• EXERCISE
Within the entries below, find the portion that opens with the line containing "Model this object" and closes with the line containing "CUFF_GROOVES_FROM_MOUTH = (0.032, 0.0455)". Retype that portion exactly and only.
* Start AVAILABLE DATA *
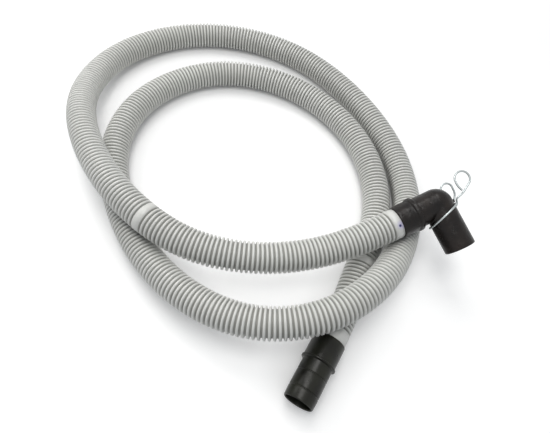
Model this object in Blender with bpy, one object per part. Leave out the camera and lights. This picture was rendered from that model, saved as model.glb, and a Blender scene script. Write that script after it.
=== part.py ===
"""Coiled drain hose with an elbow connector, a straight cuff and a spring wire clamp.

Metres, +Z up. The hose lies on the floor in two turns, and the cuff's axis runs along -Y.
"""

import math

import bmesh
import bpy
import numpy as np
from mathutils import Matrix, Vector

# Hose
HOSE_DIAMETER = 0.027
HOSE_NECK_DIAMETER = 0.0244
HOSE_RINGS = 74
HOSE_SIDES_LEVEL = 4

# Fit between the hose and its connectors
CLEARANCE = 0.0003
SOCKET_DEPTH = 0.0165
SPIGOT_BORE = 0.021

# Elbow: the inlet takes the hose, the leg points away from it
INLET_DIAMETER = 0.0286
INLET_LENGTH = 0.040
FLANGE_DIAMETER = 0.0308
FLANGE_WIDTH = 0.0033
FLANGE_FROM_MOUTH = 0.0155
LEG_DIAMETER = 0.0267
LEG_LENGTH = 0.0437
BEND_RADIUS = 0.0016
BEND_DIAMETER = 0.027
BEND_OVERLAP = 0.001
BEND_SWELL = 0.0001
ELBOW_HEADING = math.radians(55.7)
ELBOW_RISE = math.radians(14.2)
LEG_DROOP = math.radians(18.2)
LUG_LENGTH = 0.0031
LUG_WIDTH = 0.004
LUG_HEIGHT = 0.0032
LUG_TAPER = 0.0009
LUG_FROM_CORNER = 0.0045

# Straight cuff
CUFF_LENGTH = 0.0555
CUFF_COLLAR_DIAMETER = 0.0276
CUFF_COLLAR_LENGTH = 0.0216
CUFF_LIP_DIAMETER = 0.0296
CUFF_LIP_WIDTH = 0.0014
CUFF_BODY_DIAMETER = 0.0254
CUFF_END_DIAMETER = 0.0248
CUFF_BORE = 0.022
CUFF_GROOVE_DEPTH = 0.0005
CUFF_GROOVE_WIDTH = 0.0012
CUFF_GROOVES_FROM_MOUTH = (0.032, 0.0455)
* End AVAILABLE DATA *
* Start AVAILABLE DATA *
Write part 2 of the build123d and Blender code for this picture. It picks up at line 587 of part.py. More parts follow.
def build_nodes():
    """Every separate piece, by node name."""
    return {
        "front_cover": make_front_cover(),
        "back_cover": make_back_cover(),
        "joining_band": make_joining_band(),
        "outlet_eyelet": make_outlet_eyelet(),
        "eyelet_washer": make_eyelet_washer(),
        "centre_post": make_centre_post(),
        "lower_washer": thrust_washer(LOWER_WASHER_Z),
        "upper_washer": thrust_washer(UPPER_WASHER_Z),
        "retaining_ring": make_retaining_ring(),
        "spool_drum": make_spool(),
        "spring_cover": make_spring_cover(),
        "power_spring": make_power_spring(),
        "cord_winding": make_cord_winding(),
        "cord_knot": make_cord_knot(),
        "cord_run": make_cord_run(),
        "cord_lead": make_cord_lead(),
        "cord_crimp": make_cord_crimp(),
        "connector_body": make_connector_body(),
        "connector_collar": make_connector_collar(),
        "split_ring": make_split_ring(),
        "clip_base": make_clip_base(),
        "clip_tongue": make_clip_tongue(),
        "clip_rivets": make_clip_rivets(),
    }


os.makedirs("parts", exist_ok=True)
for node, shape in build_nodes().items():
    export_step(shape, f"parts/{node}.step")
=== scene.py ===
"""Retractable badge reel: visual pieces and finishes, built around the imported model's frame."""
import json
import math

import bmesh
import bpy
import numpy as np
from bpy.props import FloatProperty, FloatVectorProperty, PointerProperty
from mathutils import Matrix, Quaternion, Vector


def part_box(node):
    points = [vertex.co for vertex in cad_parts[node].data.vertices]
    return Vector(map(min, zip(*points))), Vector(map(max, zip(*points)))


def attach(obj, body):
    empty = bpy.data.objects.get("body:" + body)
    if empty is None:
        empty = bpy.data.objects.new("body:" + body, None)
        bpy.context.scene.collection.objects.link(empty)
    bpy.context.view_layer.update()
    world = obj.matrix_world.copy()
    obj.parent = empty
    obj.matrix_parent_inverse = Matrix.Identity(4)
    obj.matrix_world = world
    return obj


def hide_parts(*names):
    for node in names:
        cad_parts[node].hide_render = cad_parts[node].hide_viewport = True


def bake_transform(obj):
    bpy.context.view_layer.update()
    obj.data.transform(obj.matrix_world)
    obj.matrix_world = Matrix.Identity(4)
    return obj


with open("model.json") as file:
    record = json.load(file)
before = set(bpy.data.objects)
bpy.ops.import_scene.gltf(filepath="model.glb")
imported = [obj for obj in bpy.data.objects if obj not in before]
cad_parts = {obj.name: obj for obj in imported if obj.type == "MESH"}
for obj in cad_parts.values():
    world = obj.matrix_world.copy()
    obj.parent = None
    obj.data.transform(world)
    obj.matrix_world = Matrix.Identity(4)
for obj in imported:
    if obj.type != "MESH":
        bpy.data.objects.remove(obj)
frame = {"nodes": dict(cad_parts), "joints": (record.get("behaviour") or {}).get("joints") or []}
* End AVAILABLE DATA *
• WORKED ANSWER
Model this object in Blender with bpy, one object per part. Leave out the camera and lights. This picture was rendered from that model, saved as model.glb, and a Blender scene script. Write that script after it.
=== part.py ===
"""Coiled drain hose with an elbow connector, a straight cuff and a spring wire clamp.

Metres, +Z up. The hose lies on the floor in two turns, and the cuff's axis runs along -Y.
"""

import math

import bmesh
import bpy
import numpy as np
from mathutils import Matrix, Vector

# Hose
HOSE_DIAMETER = 0.027
HOSE_NECK_DIAMETER = 0.0244
HOSE_RINGS = 74
HOSE_SIDES_LEVEL = 4

# Fit between the hose and its connectors
CLEARANCE = 0.0003
SOCKET_DEPTH = 0.0165
SPIGOT_BORE = 0.021

# Elbow: the inlet takes the hose, the leg points away from it
INLET_DIAMETER = 0.0286
INLET_LENGTH = 0.040
FLANGE_DIAMETER = 0.0308
FLANGE_WIDTH = 0.0033
FLANGE_FROM_MOUTH = 0.0155
LEG_DIAMETER = 0.0267
LEG_LENGTH = 0.0437
BEND_RADIUS = 0.0016
BEND_DIAMETER = 0.027
BEND_OVERLAP = 0.001
BEND_SWELL = 0.0001
ELBOW_HEADING = math.radians(55.7)
ELBOW_RISE = math.radians(14.2)
LEG_DROOP = math.radians(18.2)
LUG_LENGTH = 0.0031
LUG_WIDTH = 0.004
LUG_HEIGHT = 0.0032
LUG_TAPER = 0.0009
LUG_FROM_CORNER = 0.0045

# Straight cuff
CUFF_LENGTH = 0.0555
CUFF_COLLAR_DIAMETER = 0.0276
CUFF_COLLAR_LENGTH = 0.0216
CUFF_LIP_DIAMETER = 0.0296
CUFF_LIP_WIDTH = 0.0014
CUFF_BODY_DIAMETER = 0.0254
CUFF_END_DIAMETER = 0.0248
CUFF_BORE = 0.022
CUFF_GROOVE_DEPTH = 0.0005
CUFF_GROOVE_WIDTH = 0.0012
CUFF_GROOVES_FROM_MOUTH = (0.032, 0.0455)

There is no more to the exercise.